SUPPLIED INFORMATION:

* Start *

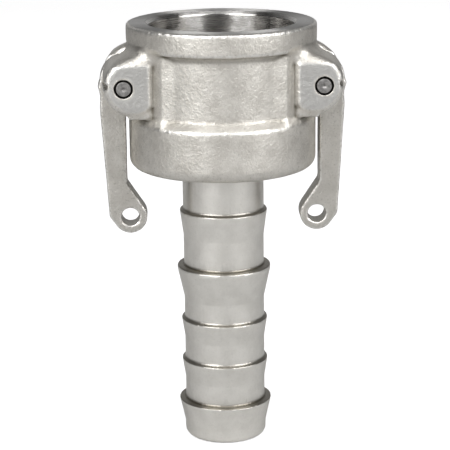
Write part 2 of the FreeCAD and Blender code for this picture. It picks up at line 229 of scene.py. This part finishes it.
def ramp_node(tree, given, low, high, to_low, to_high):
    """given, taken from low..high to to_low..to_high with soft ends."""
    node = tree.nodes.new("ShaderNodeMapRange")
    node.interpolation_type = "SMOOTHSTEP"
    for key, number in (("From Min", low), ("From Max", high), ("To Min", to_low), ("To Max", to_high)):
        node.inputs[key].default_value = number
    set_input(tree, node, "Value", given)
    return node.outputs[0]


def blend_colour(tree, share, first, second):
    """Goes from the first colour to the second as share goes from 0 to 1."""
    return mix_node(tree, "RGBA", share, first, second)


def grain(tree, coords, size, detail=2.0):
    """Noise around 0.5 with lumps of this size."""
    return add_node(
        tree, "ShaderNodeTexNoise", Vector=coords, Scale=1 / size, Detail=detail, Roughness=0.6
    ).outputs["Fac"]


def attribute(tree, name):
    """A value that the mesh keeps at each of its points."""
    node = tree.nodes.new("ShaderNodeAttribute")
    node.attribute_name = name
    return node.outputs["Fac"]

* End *
* Start *

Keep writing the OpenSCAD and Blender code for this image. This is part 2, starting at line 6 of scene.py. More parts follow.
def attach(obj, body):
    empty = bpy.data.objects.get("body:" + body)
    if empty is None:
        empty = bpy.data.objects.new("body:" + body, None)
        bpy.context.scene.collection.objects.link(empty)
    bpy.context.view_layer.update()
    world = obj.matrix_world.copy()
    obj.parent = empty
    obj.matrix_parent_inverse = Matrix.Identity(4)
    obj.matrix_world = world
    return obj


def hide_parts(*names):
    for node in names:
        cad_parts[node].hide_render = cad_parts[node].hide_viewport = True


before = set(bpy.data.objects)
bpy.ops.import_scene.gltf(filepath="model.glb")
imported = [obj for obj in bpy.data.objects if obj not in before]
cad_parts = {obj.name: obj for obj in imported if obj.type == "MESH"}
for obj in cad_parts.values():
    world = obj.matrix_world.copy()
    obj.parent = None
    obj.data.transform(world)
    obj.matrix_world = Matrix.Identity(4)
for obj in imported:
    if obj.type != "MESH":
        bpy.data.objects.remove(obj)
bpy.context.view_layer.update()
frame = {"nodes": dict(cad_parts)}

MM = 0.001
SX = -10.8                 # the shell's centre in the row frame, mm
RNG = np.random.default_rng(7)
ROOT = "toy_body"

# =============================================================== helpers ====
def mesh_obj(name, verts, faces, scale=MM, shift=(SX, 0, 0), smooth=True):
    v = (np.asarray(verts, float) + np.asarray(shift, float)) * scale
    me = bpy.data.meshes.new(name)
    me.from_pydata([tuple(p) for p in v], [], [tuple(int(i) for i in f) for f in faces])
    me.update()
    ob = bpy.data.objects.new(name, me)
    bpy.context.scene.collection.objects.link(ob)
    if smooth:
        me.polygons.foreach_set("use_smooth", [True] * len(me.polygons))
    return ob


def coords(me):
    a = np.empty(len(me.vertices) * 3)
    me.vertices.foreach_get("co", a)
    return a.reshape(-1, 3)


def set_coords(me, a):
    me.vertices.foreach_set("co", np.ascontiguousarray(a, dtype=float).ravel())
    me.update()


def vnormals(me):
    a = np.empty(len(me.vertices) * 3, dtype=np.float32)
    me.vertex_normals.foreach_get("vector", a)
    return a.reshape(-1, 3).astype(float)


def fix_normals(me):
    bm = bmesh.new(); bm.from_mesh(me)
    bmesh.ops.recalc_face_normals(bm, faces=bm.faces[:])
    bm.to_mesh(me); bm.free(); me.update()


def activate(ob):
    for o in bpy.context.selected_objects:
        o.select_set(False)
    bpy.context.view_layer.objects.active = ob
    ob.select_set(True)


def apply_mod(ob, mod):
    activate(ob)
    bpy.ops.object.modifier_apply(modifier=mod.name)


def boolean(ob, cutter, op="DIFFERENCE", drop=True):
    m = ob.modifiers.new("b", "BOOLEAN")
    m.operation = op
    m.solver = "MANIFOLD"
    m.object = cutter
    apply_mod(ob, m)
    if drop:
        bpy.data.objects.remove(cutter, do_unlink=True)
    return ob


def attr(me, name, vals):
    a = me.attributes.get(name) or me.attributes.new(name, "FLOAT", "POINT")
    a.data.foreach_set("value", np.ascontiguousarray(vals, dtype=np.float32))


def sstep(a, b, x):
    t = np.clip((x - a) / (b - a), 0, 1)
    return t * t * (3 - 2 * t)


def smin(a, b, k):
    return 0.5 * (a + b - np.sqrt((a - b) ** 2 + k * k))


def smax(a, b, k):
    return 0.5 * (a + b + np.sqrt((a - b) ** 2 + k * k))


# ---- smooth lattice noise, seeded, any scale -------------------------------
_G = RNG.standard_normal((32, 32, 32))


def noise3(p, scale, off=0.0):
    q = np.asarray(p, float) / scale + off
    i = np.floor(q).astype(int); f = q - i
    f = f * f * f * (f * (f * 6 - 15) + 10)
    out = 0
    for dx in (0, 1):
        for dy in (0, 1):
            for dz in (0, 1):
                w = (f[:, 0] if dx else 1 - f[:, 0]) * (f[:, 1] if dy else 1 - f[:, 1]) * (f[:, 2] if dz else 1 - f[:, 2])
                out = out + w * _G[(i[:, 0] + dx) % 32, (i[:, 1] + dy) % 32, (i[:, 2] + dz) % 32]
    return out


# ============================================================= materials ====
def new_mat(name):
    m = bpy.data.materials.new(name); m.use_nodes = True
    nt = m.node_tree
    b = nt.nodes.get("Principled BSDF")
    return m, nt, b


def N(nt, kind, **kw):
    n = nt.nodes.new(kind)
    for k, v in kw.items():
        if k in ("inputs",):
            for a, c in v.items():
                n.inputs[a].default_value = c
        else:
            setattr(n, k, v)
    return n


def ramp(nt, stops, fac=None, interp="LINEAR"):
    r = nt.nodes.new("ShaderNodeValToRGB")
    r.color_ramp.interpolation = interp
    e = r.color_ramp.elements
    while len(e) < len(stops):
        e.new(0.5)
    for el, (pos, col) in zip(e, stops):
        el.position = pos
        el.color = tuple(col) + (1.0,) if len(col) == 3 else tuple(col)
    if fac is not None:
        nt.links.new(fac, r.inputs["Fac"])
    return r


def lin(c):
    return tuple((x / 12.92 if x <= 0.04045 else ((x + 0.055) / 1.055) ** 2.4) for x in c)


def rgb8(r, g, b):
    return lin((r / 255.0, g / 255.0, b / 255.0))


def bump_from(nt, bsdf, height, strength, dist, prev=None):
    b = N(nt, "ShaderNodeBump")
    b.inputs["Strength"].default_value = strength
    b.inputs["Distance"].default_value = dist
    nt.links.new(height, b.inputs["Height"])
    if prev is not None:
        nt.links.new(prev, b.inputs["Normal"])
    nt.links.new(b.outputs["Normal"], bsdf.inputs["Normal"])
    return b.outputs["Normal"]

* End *
* Start *

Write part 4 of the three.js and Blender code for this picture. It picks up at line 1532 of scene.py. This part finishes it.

* End *

TO BE DONE: Report each line in the preceding entries that holds the string "empty".

COMPLETED EXERCISE:
    empty = bpy.data.objects.get("body:" + body)
    if empty is None:
        empty = bpy.data.objects.new("body:" + body, None)
        bpy.context.scene.collection.objects.link(empty)
    obj.parent = empty
    a = np.empty(len(me.vertices) * 3)
    a = np.empty(len(me.vertices) * 3, dtype=np.float32)